Just as a mosaic would be hard to understand if we started out by describing the individual pieces rather than describing the big picture, this story jumps around to individual events and personas without sketching out a larger context first. I believe that if the story were better organized, the book would be better.
I found the abundant use of hackneyed phrases and strings of cliches made the book difficult to listen to. I listened to this book right after Gibbon's "Decline and Fall" and the contrast was just too much to take. I had to stop after a few hours.
His clear diction and English accent are pleasant to listen to but his typically English over-emotional and over-emphatic reading became tiresome after a while. I think I'd be willing to give him a try if he read a Victorian novel - his censorious intonations would probably fit well the characters of that era who commonly found a lot to be dissatisfied with. I think he is probably very good with works of high drama.
Sorry to be critical - this could be a good book with some reorganization and revisions, and with a language that rises above the evening news' standards. I have learned some new things from it. But in addition to my remarks above, I have to say I felt the author was talking down to the reader.
"Pointless snide allusions with no substance"
No. This book was a hash job FULL of gossip from various sources. There is no reason to believe any of it. The author and publisher had to know this was bad literature but they put it out anyway. The phrase Junk Food comes readily to mind...

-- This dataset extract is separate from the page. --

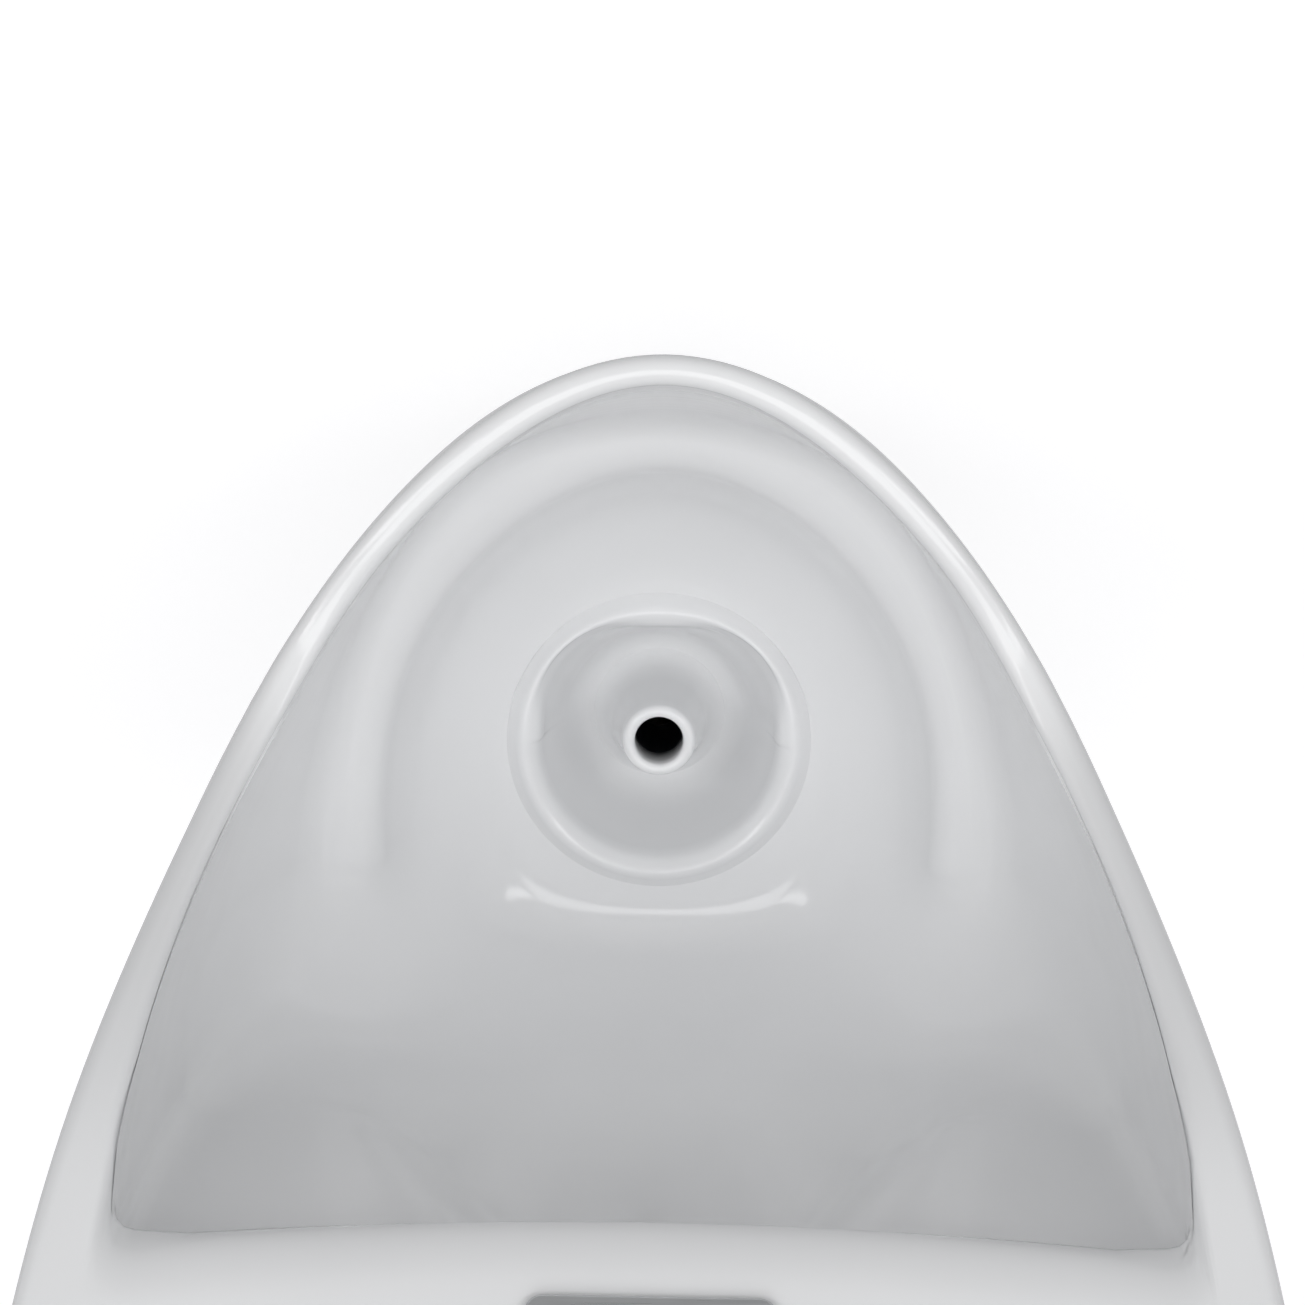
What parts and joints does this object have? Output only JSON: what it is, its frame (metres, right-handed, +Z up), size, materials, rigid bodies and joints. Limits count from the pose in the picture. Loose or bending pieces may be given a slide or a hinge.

No. In his narration of this book Steven Crossley sounded like an English gadabout at a mid 19th century dinner party trying to serve up something scintillating and shocking. Neither of which was realized. Rather this is gossip stew done rather better by Suetonius in his tome about the 12 Caesars.
Had it been based on quality material perhaps it would have made the narration rise to the task.
I am disappointed that this was made available. I am even more shocked at all the positive reviews. This teaches me to never base my selection on a review anymore.